━━ DATASET ROWS
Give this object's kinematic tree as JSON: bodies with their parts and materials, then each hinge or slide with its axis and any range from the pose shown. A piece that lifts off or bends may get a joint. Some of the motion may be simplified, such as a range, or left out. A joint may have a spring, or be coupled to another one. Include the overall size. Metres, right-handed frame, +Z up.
━━━━
━━ DATASET ROWS
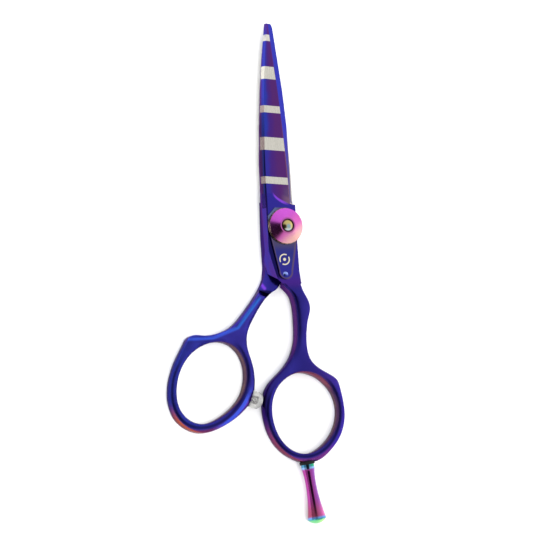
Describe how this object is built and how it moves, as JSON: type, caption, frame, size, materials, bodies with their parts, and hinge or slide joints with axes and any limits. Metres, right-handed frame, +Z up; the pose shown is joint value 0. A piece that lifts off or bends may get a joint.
━━━━
━━ DATASET ROWS
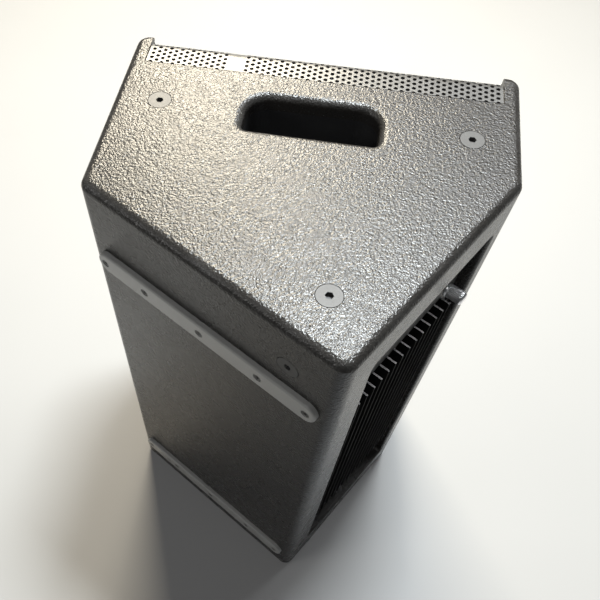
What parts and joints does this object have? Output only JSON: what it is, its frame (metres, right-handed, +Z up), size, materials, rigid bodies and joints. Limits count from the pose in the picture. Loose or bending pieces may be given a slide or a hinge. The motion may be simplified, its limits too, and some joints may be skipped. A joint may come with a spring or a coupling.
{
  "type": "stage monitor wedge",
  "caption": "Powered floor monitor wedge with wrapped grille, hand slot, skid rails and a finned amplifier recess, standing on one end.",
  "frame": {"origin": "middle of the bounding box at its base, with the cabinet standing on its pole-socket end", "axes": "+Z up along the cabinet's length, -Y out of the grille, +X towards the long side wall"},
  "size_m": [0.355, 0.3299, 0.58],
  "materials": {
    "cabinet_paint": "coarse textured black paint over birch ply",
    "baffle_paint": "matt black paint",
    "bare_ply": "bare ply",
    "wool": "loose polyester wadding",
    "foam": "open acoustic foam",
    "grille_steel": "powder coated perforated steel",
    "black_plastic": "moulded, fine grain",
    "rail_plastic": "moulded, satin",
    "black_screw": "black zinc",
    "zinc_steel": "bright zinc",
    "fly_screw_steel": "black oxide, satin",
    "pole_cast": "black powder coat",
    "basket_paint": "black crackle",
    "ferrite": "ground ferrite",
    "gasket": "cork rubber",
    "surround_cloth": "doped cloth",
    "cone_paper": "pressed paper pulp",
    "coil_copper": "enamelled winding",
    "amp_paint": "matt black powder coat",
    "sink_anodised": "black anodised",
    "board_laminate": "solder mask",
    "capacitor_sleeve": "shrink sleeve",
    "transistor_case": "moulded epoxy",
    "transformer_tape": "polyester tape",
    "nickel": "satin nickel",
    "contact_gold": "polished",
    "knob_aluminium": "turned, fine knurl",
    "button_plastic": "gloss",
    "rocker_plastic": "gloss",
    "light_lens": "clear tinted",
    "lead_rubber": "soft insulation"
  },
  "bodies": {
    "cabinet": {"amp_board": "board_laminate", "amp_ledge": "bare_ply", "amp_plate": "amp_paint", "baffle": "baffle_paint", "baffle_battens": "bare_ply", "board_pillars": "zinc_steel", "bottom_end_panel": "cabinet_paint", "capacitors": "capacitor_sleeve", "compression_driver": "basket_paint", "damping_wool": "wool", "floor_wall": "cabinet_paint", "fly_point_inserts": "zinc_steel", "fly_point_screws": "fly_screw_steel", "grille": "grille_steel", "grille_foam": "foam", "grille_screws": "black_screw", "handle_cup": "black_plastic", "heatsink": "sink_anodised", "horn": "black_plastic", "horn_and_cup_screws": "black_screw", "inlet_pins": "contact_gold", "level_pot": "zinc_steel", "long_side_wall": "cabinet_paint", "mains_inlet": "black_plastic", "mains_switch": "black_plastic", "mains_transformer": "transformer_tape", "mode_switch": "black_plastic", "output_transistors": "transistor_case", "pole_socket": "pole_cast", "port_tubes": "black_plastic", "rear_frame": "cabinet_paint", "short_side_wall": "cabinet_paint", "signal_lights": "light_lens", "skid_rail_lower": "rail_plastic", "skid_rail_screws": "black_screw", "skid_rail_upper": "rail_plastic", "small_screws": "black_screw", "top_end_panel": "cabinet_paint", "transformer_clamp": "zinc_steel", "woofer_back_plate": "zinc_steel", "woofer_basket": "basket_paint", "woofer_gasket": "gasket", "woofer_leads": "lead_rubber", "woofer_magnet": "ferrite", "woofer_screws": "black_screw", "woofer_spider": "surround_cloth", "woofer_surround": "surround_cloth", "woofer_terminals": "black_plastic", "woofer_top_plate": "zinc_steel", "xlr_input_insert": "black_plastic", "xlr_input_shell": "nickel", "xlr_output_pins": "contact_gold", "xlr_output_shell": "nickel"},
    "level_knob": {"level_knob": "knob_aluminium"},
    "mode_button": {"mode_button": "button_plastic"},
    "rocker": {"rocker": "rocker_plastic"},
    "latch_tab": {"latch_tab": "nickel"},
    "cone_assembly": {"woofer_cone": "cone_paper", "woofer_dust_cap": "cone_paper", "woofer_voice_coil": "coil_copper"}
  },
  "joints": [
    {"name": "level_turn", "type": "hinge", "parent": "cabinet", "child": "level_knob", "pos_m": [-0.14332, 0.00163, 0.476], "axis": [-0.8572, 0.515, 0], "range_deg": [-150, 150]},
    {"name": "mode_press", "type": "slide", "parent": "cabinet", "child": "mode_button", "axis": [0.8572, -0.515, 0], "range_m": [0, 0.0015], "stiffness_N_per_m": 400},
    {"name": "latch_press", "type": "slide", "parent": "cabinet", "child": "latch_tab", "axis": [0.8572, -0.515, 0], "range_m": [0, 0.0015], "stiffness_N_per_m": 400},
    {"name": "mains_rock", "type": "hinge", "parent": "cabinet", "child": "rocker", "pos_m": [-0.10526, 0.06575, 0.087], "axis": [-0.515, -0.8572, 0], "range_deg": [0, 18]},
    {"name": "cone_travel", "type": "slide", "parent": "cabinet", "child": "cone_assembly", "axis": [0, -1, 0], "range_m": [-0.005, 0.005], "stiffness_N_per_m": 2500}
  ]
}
━━━━
**AIM**
Find every line containing the word "JSON", then give the total and nothing more.

**TASK OUTPUT**
3